OBJECTIVE
Begin with the first line of the listing and quote every line through the one containing "VEIL_CELLS_DEEP = 5"; give only those lines.
++++ RECORDS FOR THE TASK ++++
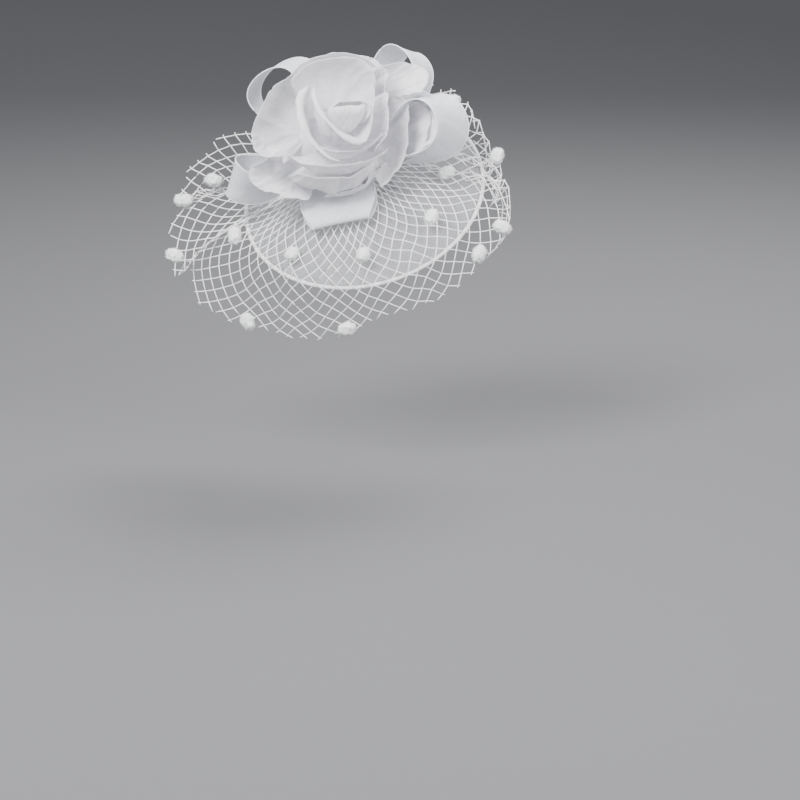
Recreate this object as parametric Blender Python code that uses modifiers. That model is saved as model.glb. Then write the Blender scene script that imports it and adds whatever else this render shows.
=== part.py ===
"""Gauze hair clip: a sheer round base over a hair clip, a dotted net veil, ribbon loops and a rose.

Lengths are in metres and angles in degrees. Every piece is modelled over a base that lies flat, with
+Z out of it and +Y towards the back of the head. One empty then tilts them all to the way the clip
is worn, with the point where it grips the hair at the origin.
"""

import math

import bmesh
import bpy
from mathutils import Euler, Matrix, Vector

# How the base lies when worn
TIP_FORWARD = 35.5
SIDE_ROLL = -16.7
TURN = 3.0

# Clearance between pieces that touch
SEAT_GAP = 0.0003

# Round base of stiff gauze with its bound edge
BASE_RADIUS = 0.080
BASE_DOME = 0.008
BASE_WALL = 0.0012
RIM_THICKNESS = 0.0026

# Hair clip under the base, bent from one strip
CLIP_LENGTH = 0.050
CLIP_WIDTH = 0.009
CLIP_STRIP = 0.0010
CLIP_JAW_GAP = 0.0026
CLIP_BEND_STEPS = 6

# Rose: the cluster of petals and the core that carries them
ROSE_X = -0.0125
ROSE_Y = 0.0221
ROSE_LIFT = 0.0325
ROSE_FORWARD = 34.0
ROSE_LEAN = 16.0
ROSE_RADIUS = 0.052
ROSE_HEIGHT = 0.045
PETAL_WALL = 0.0010
PETAL_CLEARANCE = 0.00035
BUD_RADIUS = 0.0042
PETAL_ROOT_SHARE = 0.55
PETAL_CORNER_ROUNDING = 0.24
PETAL_SWIRL = 0.30
CORE_SLOPE = 45.0
CORE_WALL = 0.0020
CORE_STEM_RADIUS = 0.009
BUD_ROLL_TURNS = 1.5
BUD_ROLL_RADIUS = 0.0019
BUD_ROLL_SWELL = 0.0010

# Ribbon loops
RIBBON_WALL = 0.0010
RIBBON_ROOT_WIDTH = 0.006
RIBBON_ROOT_RADIUS = CORE_STEM_RADIUS + SEAT_GAP * 3.0
RIBBON_ROOT_SPLIT = 0.0017
RIBBON_ROOT_LIFT = 0.0075
RIBBON_STEPS = 18

# Net veil
THREAD_THICKNESS = 0.0014
VEIL_CLEARANCE = 0.0018
VEIL_OVERHANG = 0.020
VEIL_HANG = 0.030
VEIL_CREST = 0.009
VEIL_GATHER_RADIUS = 0.0185
VEIL_GATHER_START = 140.0
VEIL_GATHER_END = 405.0
VEIL_CELLS_AROUND = 20
VEIL_CELLS_DEEP = 5

# Chenille dots on the veil
DOT_LENGTH = 0.0120
DOT_WIDTH = 0.0095
DOT_DEPTH = 0.0080

# Shape of the nest of petals. A row says, for a petal's place from the bud (0) to the outside (1),
# where the petal's belly and lip lie: "out" as a share of ROSE_RADIUS, "up" of ROSE_HEIGHT.
NEST_COLUMNS = ("place", "belly_out", "belly_up", "lip_out", "lip_up")
NEST = (
    (0.00, 0.17, 0.80, 0.13, 0.97),
    (0.20, 0.38, 0.64, 0.32, 1.02),
    (0.50, 0.66, 0.34, 0.68, 0.90),
    (1.00, 0.94, 0.10, 1.06, 0.56),
)

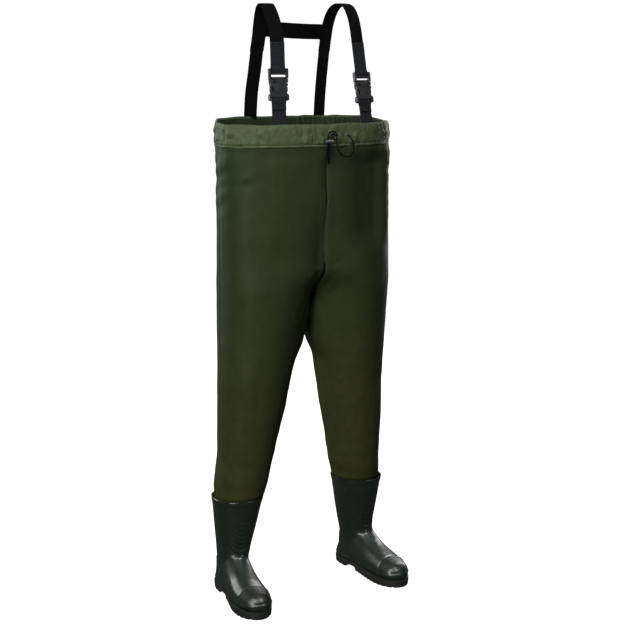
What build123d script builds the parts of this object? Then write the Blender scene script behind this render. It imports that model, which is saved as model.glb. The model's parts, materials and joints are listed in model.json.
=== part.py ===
"""Chest waders: a waterproof bib-and-leg suit with welded boots, braces, buckles and a drawcord.

The wearer faces -Y, +Z is up and the boots stand on Z = 0. The wearer's left side is +X.
All lengths are millimetres. The garment is shown as it is worn, upright and open at the chest.
"""

from build123d import *
import math
import os

os.makedirs("parts", exist_ok=True)

# ---------------------------------------------------------------- driving sizes
BODY_Y = 14.4          # the torso's middle; the boots' toes and heels then lie evenly about Y = 0
RIM_Z = 1340.0         # top edge of the chest hem
HEM_H = 60.0           # height of the drawcord casing
CROTCH_Z = 870.0       # where the torso divides into two legs
LEG_END_Z = 252.0      # lower end of the cloth, inside the boot
BOOT_TOP_Z = 290.0     # top edge of the boot shaft
CLOTH = 1.6            # coated cloth, doubled at its seams
TAPE = 0.8             # seam tape thickness
TAPE_W = 22.0          # seam tape width
SIDES = (("right", -1), ("left", 1))

# torso outline at each height: height, half width, half depth, squareness
RIM_A, RIM_B, RIM_N = 262.0, 126.0, 2.4
TORSO = (
    (RIM_Z, RIM_A, RIM_B, RIM_N),
    (RIM_Z - HEM_H, RIM_A, RIM_B, RIM_N),
    (1180, 261, 126, 2.4),
    (1020, 261, 128, 2.5),
    (CROTCH_Z, 262, 129, 2.8),
)
# leg outline: height, middle x, middle y from the torso's, half width, half depth
LEG = (
    (930, 128, 0, 116, 104),
    (CROTCH_Z, 131, 0, 127, 122),
    (720, 149, 10, 112, 110),
    (550, 163, 24, 97, 97),
    (400, 181, 36, 79, 83),
    (BOOT_TOP_Z, 196, 46, 66, 70),
    (LEG_END_Z, 199.5, 48.5, 61, 67.5),
)


# ---------------------------------------------------------------- shared shapes
def oval(cx, cy, z, a, b, squareness=2.0, count=24):
    """A closed face with the outline |x/a|^n + |y/b|^n = 1 at height z."""
    points = []
    for i in range(count):
        t = 2 * math.pi * i / count
        c, s = math.cos(t), math.sin(t)
        x = math.copysign(abs(c) ** (2 / squareness), c)
        y = math.copysign(abs(s) ** (2 / squareness), s)
        points.append((cx + a * x, cy + b * y, z))
    return Face(Wire([Spline(*points, periodic=True)]))


def torso_solid(inset, top, bottom):
    """The torso as a full solid, its outline taken in by inset, between two heights."""
    faces = []
    for z, a, b, n in TORSO:
        z = min(max(z, bottom), top)
        faces.append(oval(0, BODY_Y, z, a - inset, b - inset, n))
    return loft(faces)


def leg_solid(side, inset, bottom):
    """One leg as a full solid, taken in by inset and ending at the height bottom."""
    faces = []
    for z, cx, cy, a, b in LEG:
        z = min(z, 930 - inset) if z > CROTCH_Z else max(z, bottom)
        z = bottom if z == LEG_END_Z else z
        faces.append(oval(side * cx, BODY_Y + cy, z, a - inset, b - inset))
    return loft(faces)


def garment(inset, top, bottom):
    """Torso and both legs in one solid, taken in by inset."""
    body = torso_solid(inset, top, CROTCH_Z + inset)
    for _, side in SIDES:
        body = body + leg_solid(side, inset, bottom)
    return body


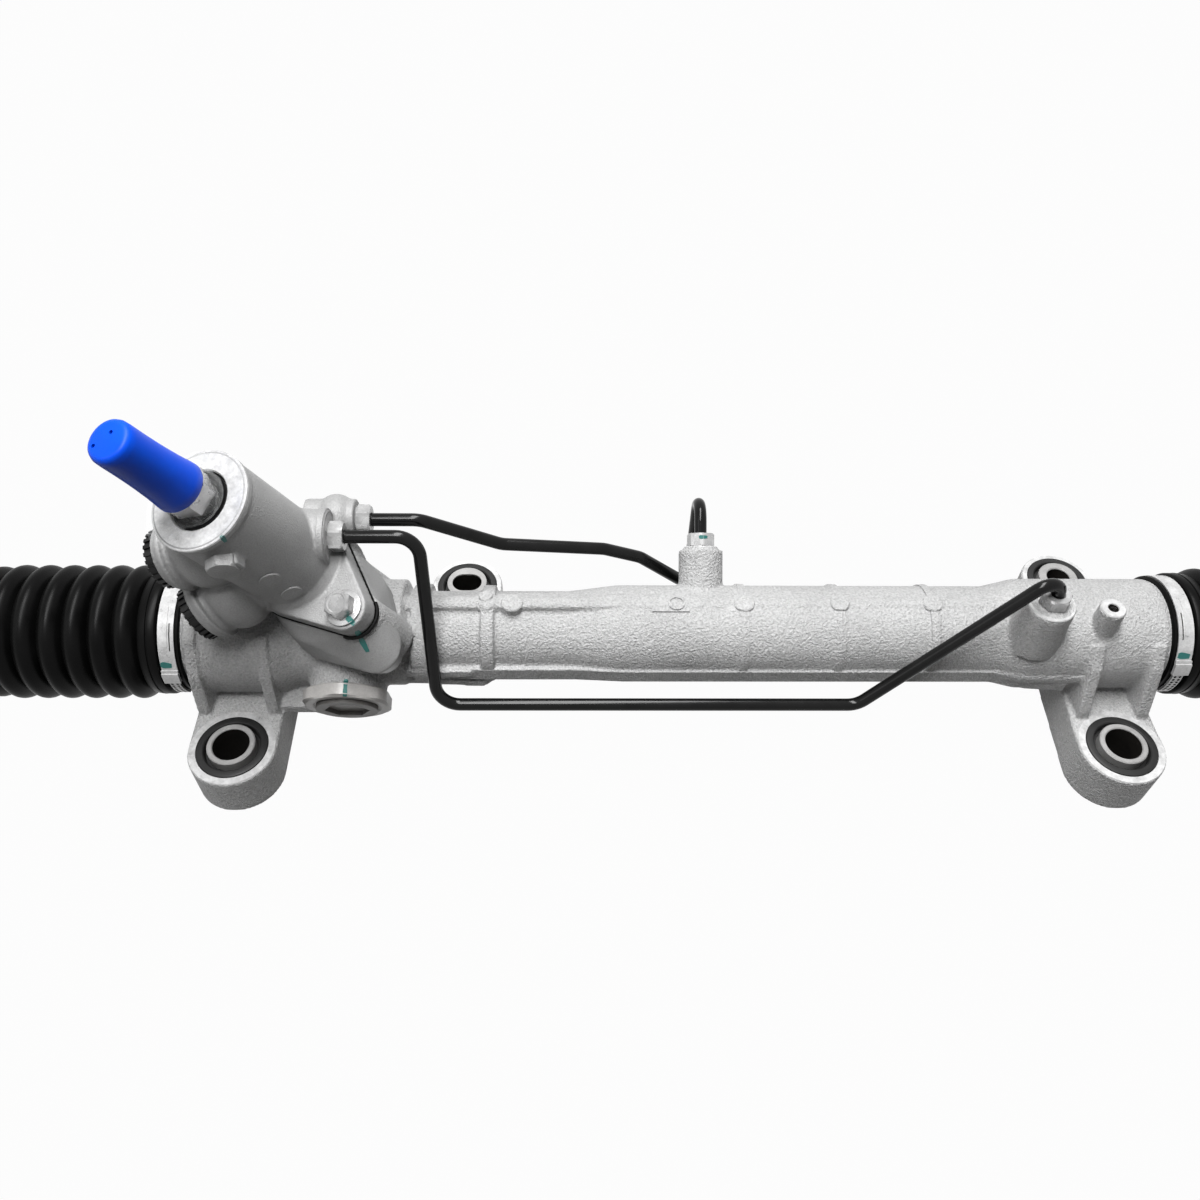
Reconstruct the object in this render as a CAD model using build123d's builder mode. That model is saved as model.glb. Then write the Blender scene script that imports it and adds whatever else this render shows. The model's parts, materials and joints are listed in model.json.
++++
COMPLETED EXERCISE
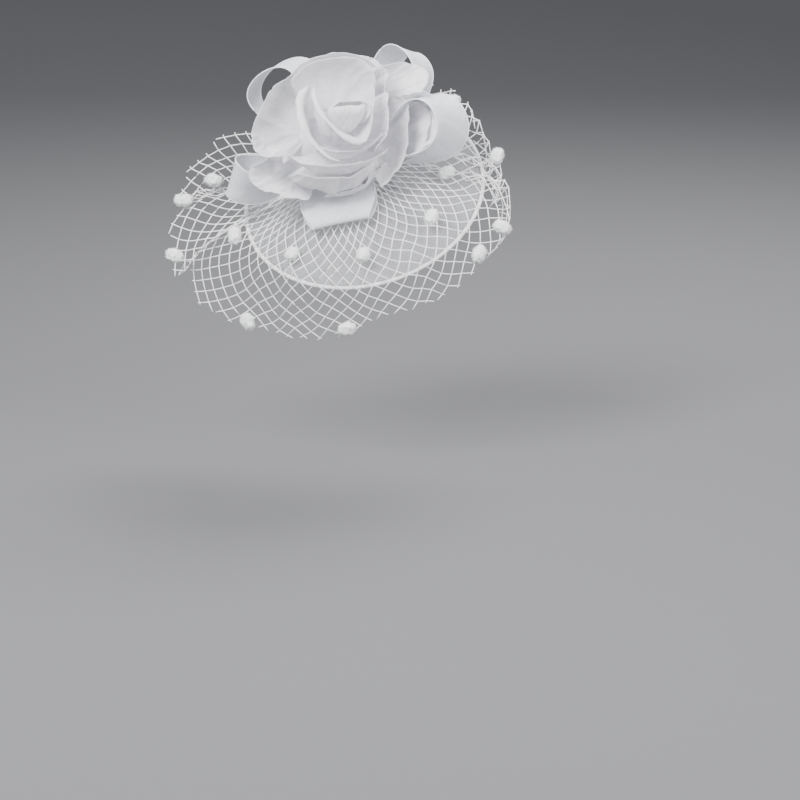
Recreate this object as parametric Blender Python code that uses modifiers. That model is saved as model.glb. Then write the Blender scene script that imports it and adds whatever else this render shows.
=== part.py ===
"""Gauze hair clip: a sheer round base over a hair clip, a dotted net veil, ribbon loops and a rose.

Lengths are in metres and angles in degrees. Every piece is modelled over a base that lies flat, with
+Z out of it and +Y towards the back of the head. One empty then tilts them all to the way the clip
is worn, with the point where it grips the hair at the origin.
"""

import math

import bmesh
import bpy
from mathutils import Euler, Matrix, Vector

# How the base lies when worn
TIP_FORWARD = 35.5
SIDE_ROLL = -16.7
TURN = 3.0

# Clearance between pieces that touch
SEAT_GAP = 0.0003

# Round base of stiff gauze with its bound edge
BASE_RADIUS = 0.080
BASE_DOME = 0.008
BASE_WALL = 0.0012
RIM_THICKNESS = 0.0026

# Hair clip under the base, bent from one strip
CLIP_LENGTH = 0.050
CLIP_WIDTH = 0.009
CLIP_STRIP = 0.0010
CLIP_JAW_GAP = 0.0026
CLIP_BEND_STEPS = 6

# Rose: the cluster of petals and the core that carries them
ROSE_X = -0.0125
ROSE_Y = 0.0221
ROSE_LIFT = 0.0325
ROSE_FORWARD = 34.0
ROSE_LEAN = 16.0
ROSE_RADIUS = 0.052
ROSE_HEIGHT = 0.045
PETAL_WALL = 0.0010
PETAL_CLEARANCE = 0.00035
BUD_RADIUS = 0.0042
PETAL_ROOT_SHARE = 0.55
PETAL_CORNER_ROUNDING = 0.24
PETAL_SWIRL = 0.30
CORE_SLOPE = 45.0
CORE_WALL = 0.0020
CORE_STEM_RADIUS = 0.009
BUD_ROLL_TURNS = 1.5
BUD_ROLL_RADIUS = 0.0019
BUD_ROLL_SWELL = 0.0010

# Ribbon loops
RIBBON_WALL = 0.0010
RIBBON_ROOT_WIDTH = 0.006
RIBBON_ROOT_RADIUS = CORE_STEM_RADIUS + SEAT_GAP * 3.0
RIBBON_ROOT_SPLIT = 0.0017
RIBBON_ROOT_LIFT = 0.0075
RIBBON_STEPS = 18

# Net veil
THREAD_THICKNESS = 0.0014
VEIL_CLEARANCE = 0.0018
VEIL_OVERHANG = 0.020
VEIL_HANG = 0.030
VEIL_CREST = 0.009
VEIL_GATHER_RADIUS = 0.0185
VEIL_GATHER_START = 140.0
VEIL_GATHER_END = 405.0
VEIL_CELLS_AROUND = 20
VEIL_CELLS_DEEP = 5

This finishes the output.